Specific advice for the business practices of Crown Entities

Staff Engagement and Consultation

Employee engagement has been described as employees being intellectually and emotionally committed to the goals of their organisation and work group. When an employee is 'engaged' they are more likely to speak positively of their organisation to others, to apply their best efforts to their work, and to want to remain part of the organisation. Effective engagement is a proven way to foster better organisational results.

'Good employers’ must ensure that they engage staff. They cannot know fully about issues and concerns unless they have consulted with their employees.
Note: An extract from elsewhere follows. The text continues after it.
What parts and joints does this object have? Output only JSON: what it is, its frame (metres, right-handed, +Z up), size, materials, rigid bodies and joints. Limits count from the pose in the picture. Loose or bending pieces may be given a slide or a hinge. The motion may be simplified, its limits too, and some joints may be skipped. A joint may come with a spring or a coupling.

Obtaining staff participation in the process to analyse employment areas and address any concerns raised is critical to ensuring that the right areas are addressed and the most effective changes are made.

Creating a culture of engagement

  • Build commitment to equal opportunity and change
  • Provide employers with the opportunity to test their own thinking
  • Encourage the development of ideas and worker innovation
  • Provide the opportunity for employees to participate in decision-making
  • Help identify barriers to equal employment opportunities
  • Enable employees to share responsibility for action
  • Improve workplace morale

To engage everyone, it is critical to ensure that the organisation has a well developed system or process for consultation and information-exchange between and among the workers, unions and employer.

Examples of consulting as widely as possible

  • A cross-section of men and women of different ages and ethnicities who work in diverse roles
  • Established employee and union groups or committees
  • Managers, to elicit their commitment to EEO and to organisational change, and to establish what the business issues are so that EEO interventions are aligned with workplace change (for example, if the organisation is re-structuring this may mean that issues around recruitment are a high priority)
  • Chief Executives because leadership from the top is vital if equal employment opportunities is to become part of organisational culture.

 Ways to engage and consult with staff

  • Establishing a working group consisting of employee, unions and management representatives at the beginning of the process to develop and implement the EEO programme. Where there is a partnership relationship already in place, this would be a helpful starting point, for example Partnership for Quality, Bipartite Forums
  • Liaising with workplace union/s. 'Good employers’ recognise and actively engage with unions in their workplace on substantive issues that affect the workforce. They are supportive of unions, work constructively with them and recognise the right of employees to be union members and to participate in union activities
  • Working with pay and employment equity (PAEE) review committees. See page 54 of the PAEE Review Workbook
  • Working with staff or team meetings, or other networking meetings for specific groups such as women, Māori, or Pasifika
  • Conducting surveys - questionnaires, focus groups and one-on-one interviews
  • Discussions in performance management reviews and exit interviews
  • Working with diversity or EEO councils or summits.
Many organisations are already engaging employees and forming partnerships between staff, unions and management on workplace issues. Provision should be made to use and develop existing mechanisms and methods to ensure the organisation integrates the development and implementation of the EEO plan of action throughout the organisation.
Models of successful engagement and worker participation
  • Health sector: unions and employers have formalised a Health Sector Code of Good Faith. This consensus document was developed by DHBNZ and the CTU and is now a Schedule in the Employment Relations Act. The Code establishes processes about relationships, advocacy and speaking out, contracting out, collective bargaining, industrial action and patient safety.
  • Certain District Health Boards, where there are engagement workshops involving unions and management
  • Pay and Employment Equity Reviews (PAEE) are currently occurring in the education, health and broader public sector and require a committee to be established in partnership from the beginning.
  • Partnership for Quality (PfQ) agreement between the PSA and the Government. A resource kit for HR practitioners is available on the State Services Commission website.
  • Part 2A of the Health and Safety in Employment (HSE) Amendment Act 2002, where the purpose and provisions of employee participation in health and safety are outlined.
  • In organisations that use hui or fono participation methods.